Aussi, si je me suis rendu aux audiences du CRTC la semaine dernière, c’était surtout pour observer les supporteurs de CHOI et pour voir Guy Bertrand prendre ses airs de Jules César devant une foule en liesse, ivre d’admiration, applaudissant debout l’illustre juriste. Un amant des kodaks qui est une telle girouette que les arguments de la poursuite qu’il a lui-même intentée contre Gilles Proulx, il y a quelques années, vont exactement dans le sens contraire de ceux qu’il invoque pour défendre Genex. Mais bon, l’expression avocat opportuniste tient plutôt du pléonasme…

Alors revenons à nos bozos.

Une bande huant et chahutant les membres du CRTC à chaque commentaire défavorable à CHOI, une bande de mongols à batterie telle qu’on aurait cru voir des parents de joueurs à une partie de hockey d’une ligue atome B.

Si c’est ça "être Radio X", je préfère encore être radioactif, ou même "radionécrosé" tout entier, tiens. Car à ce cirque où ne manquaient que le pop-corn et les dompteurs assistaient des poivrots comme vous en voyez rarement dans une telle concentration, exactement le genre de "petit monde" désœuvré sur lequel Arthur et Fillion crachent régulièrement: un magnifique paradoxe qui perdure depuis longtemps déjà, une sorte de syndrome de Stockholm par les ondes, où le bourreau devient l’idole de ses victimes.

Mais attention, il n’y pas que des dégénérés à coupe Longueuil et que ceux qui les écoutent pour les détester qui syntonisent Arthur et Fillion.

En fait, la vaste majorité de leurs auditeurs répond à l’appel de ce que Lawrence K. Grossman, ancien directeur des nouvelles de NBC et ancien président de PBS, décrit comme "un phénomène de démocratie directe inégalé depuis celui des anciennes cités grecques".

Ils sont le canal d’expression de tous les laissés-pour-compte. Ceux qui n’aiment ni Virginie, ni La Fureur, ni Star Académie, ni Loft Story. Ceux qui préfèrent le sport à la culture et la bagarre aux beaux jeux de passe. Ceux qui n’aiment pas la complaisance des médias traditionnels et qui vomissent sur les soi-disant intellectuels qui en font pourtant la critique, mais qui se révèlent trop timorés, ou trop gaugauches à leur goût.

Impuissants, désabusés de la politique, ils haïssent ceux qui détiennent le pouvoir, et encore plus violemment ceux qui profitent de leur célébrité ou de leur rang social pour obtenir quelques privilèges et faveurs.
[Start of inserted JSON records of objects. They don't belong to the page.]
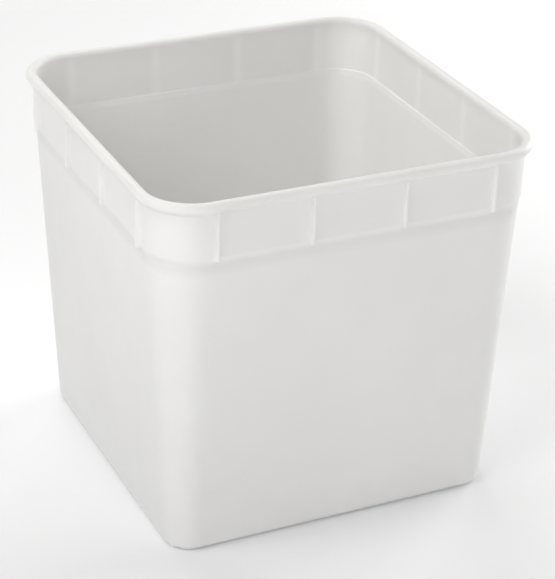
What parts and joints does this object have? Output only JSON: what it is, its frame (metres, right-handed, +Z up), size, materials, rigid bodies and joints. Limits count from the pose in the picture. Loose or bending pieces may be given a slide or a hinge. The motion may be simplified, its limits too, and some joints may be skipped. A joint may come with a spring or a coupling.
{
  "type": "mixing tub",
  "caption": "Square tapered plastic mixing tub with rounded corners, a stepped ribbed collar and a rolled rim bead, open at the top.",
  "frame": {"origin": "middle of the surface the tub stands on", "axes": "+Z up through the open mouth, -Y towards the front wall, +X to the right"},
  "size_m": [0.24, 0.24, 0.228],
  "materials": {
    "tub_plastic": "satin off-white injection-moulded polyethylene, slightly translucent"
  },
  "bodies": {
    "root": {"base_floor": "tub_plastic", "base_heel": "tub_plastic", "wall_back": "tub_plastic", "wall_left": "tub_plastic", "wall_front": "tub_plastic", "wall_right": "tub_plastic", "corner_back_right": "tub_plastic", "corner_back_left": "tub_plastic", "corner_front_left": "tub_plastic", "corner_front_right": "tub_plastic", "shoulder_step": "tub_plastic", "collar_band": "tub_plastic", "rim_bead": "tub_plastic", "rib_back_1": "tub_plastic", "rib_back_2": "tub_plastic", "rib_back_3": "tub_plastic", "rib_back_4": "tub_plastic", "rib_left_1": "tub_plastic", "rib_left_2": "tub_plastic", "rib_left_3": "tub_plastic", "rib_left_4": "tub_plastic", "rib_front_1": "tub_plastic", "rib_front_2": "tub_plastic", "rib_front_3": "tub_plastic", "rib_front_4": "tub_plastic", "rib_right_1": "tub_plastic", "rib_right_2": "tub_plastic", "rib_right_3": "tub_plastic", "rib_right_4": "tub_plastic"}
  },
  "joints": []
}
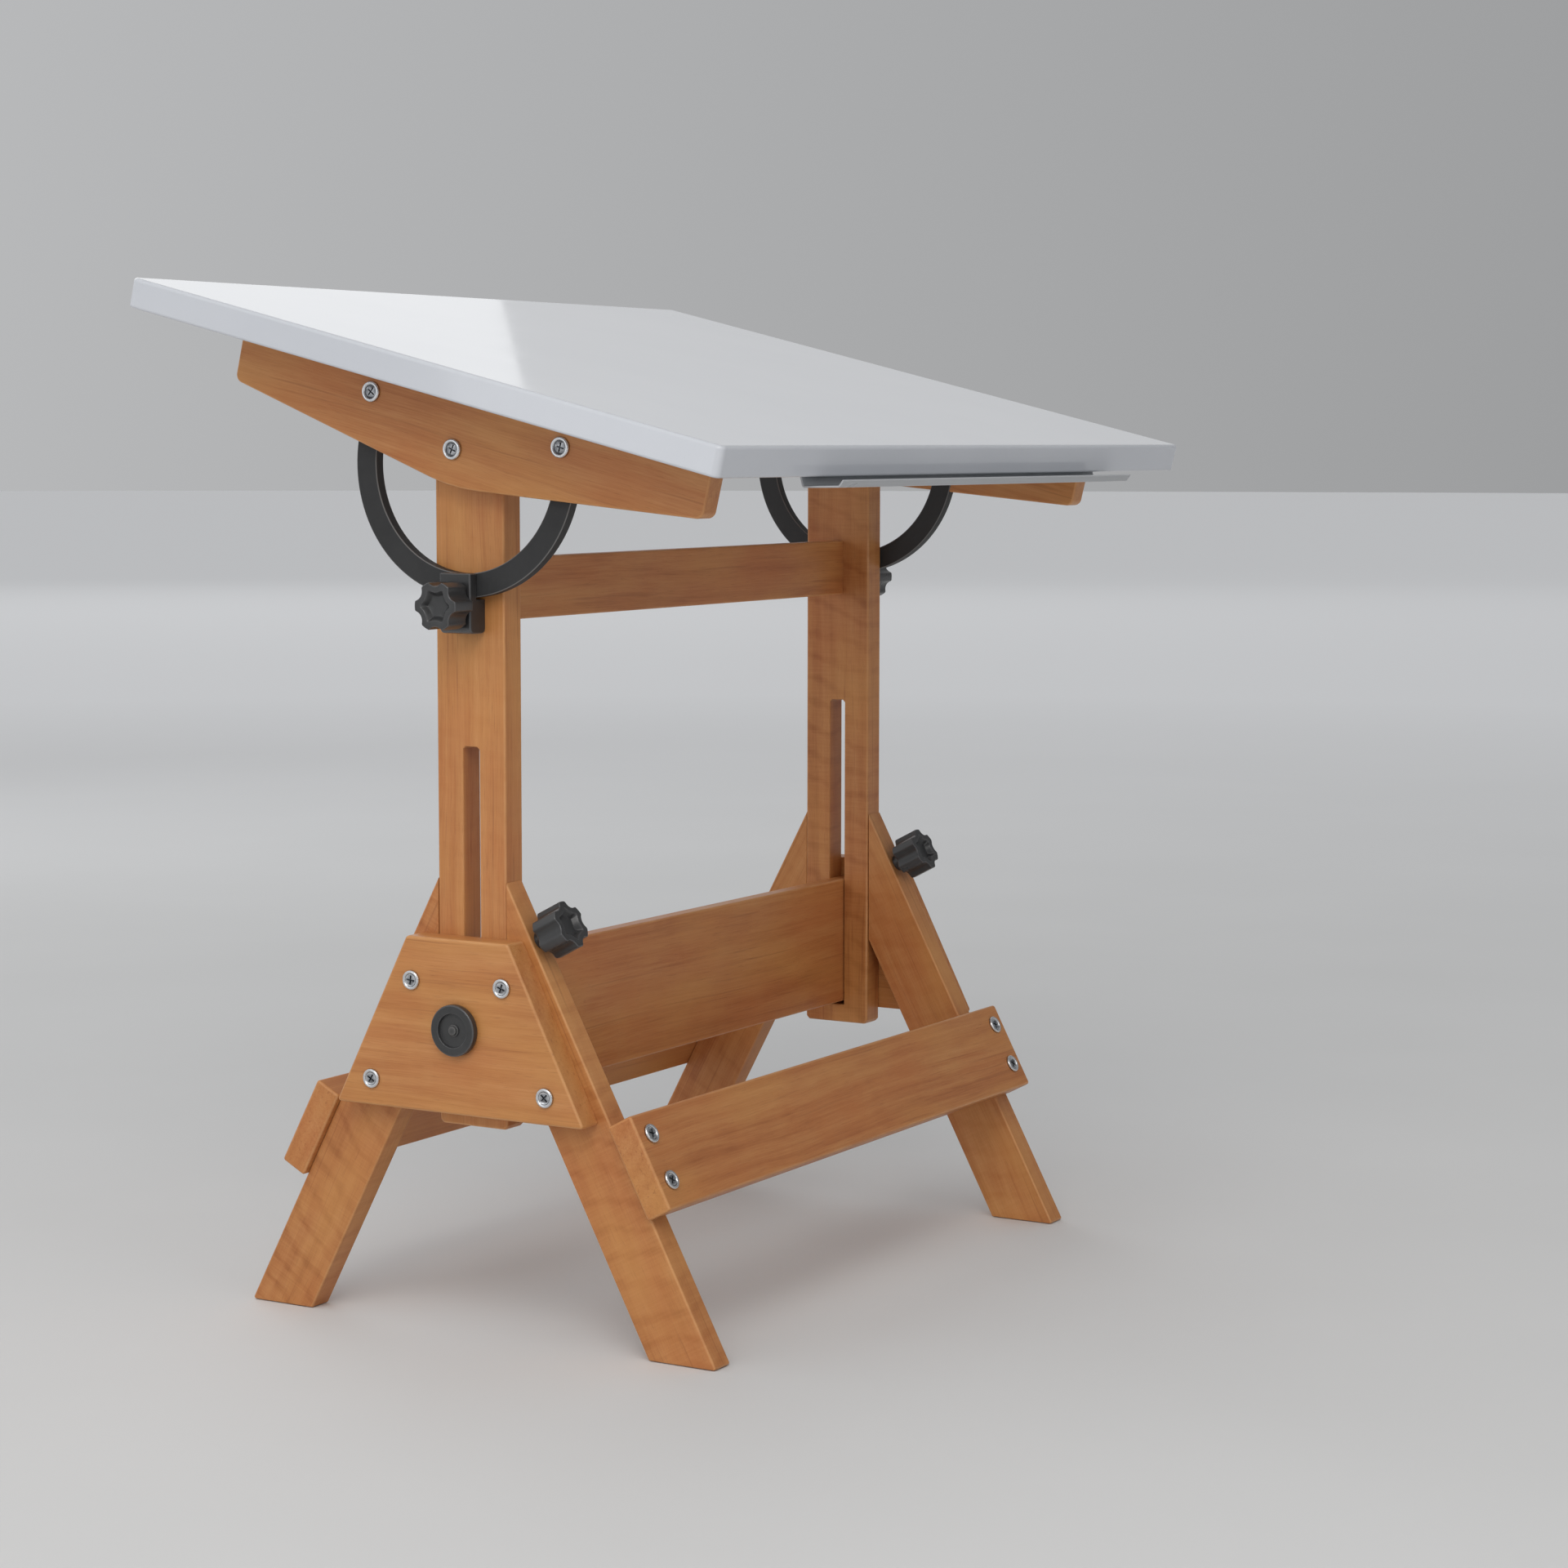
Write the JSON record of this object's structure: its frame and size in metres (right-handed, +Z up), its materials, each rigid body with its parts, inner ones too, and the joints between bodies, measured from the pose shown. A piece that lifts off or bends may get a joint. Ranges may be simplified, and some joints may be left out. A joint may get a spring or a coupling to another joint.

À Québec, dans la quiétude de notre ville de taille moyenne où les citoyens se sentent si loin et pourtant géographiquement si proches du pouvoir, l’explosion d’une émission de radio à contre-courant comme Le Monde parallèle n’est donc guère surprenante.

On y retrouve le confort des petits préjugés, le bonheur de la médisance dans l’inaction, la dose nécessaire d’adrénaline dans une vie monotone.

Mais comme le dit Howard Kurtz, critique médiatique états-unien: "Dans la rumeur assourdissante de toutes ces voix qui cherchent à obtenir l’attention du public, ce sont ceux qui tiennent les propos les plus extrêmes et les plus tordus qui parviennent à se faire entendre. (…) Et le trash talk contribue avant tout à dégrader notre culture qui glisse lentement vers le caniveau."

André Arthur exprime ça de manière plus prosaïque: Pas le droit d’être plate!

Ce qui m’amène à la conclusion suivante: la liberté d’expression existe pour qu’on puisse encore et toujours remettre en cause les institutions, les gouvernements, les célébrités et tous ceux qui, eux aussi, profitent d’une tribune médiatique ou artistique. Pour qu’on puisse s’en moquer, en rire, les caricaturer. Pour qu’on puisse bénéficier d’une pluralité d’opinions, de visions, d’options.

Et bien que Fillion et Arthur incarnent cette voix discordante qui remet en question plusieurs idées reçues, ils en profitent aussi pour dévoyer la notion même de liberté d’expression, pour se réfugier derrière elle afin de donner un show d’insultes inutiles, de violence et de demi-vérités qui leur attire de très nombreux auditeurs, curieux de voir jusqu’où ils iront dans cette quête de parts de marché qui ne permet ni la nuance ni la rigueur.

Le problème, comme je le disais, c’est donc aussi la clientèle grandissante de curieux qui s’ennuient à s’en rendre malades.

Une épidémie où tout le monde contracte la maladie de son propre gré.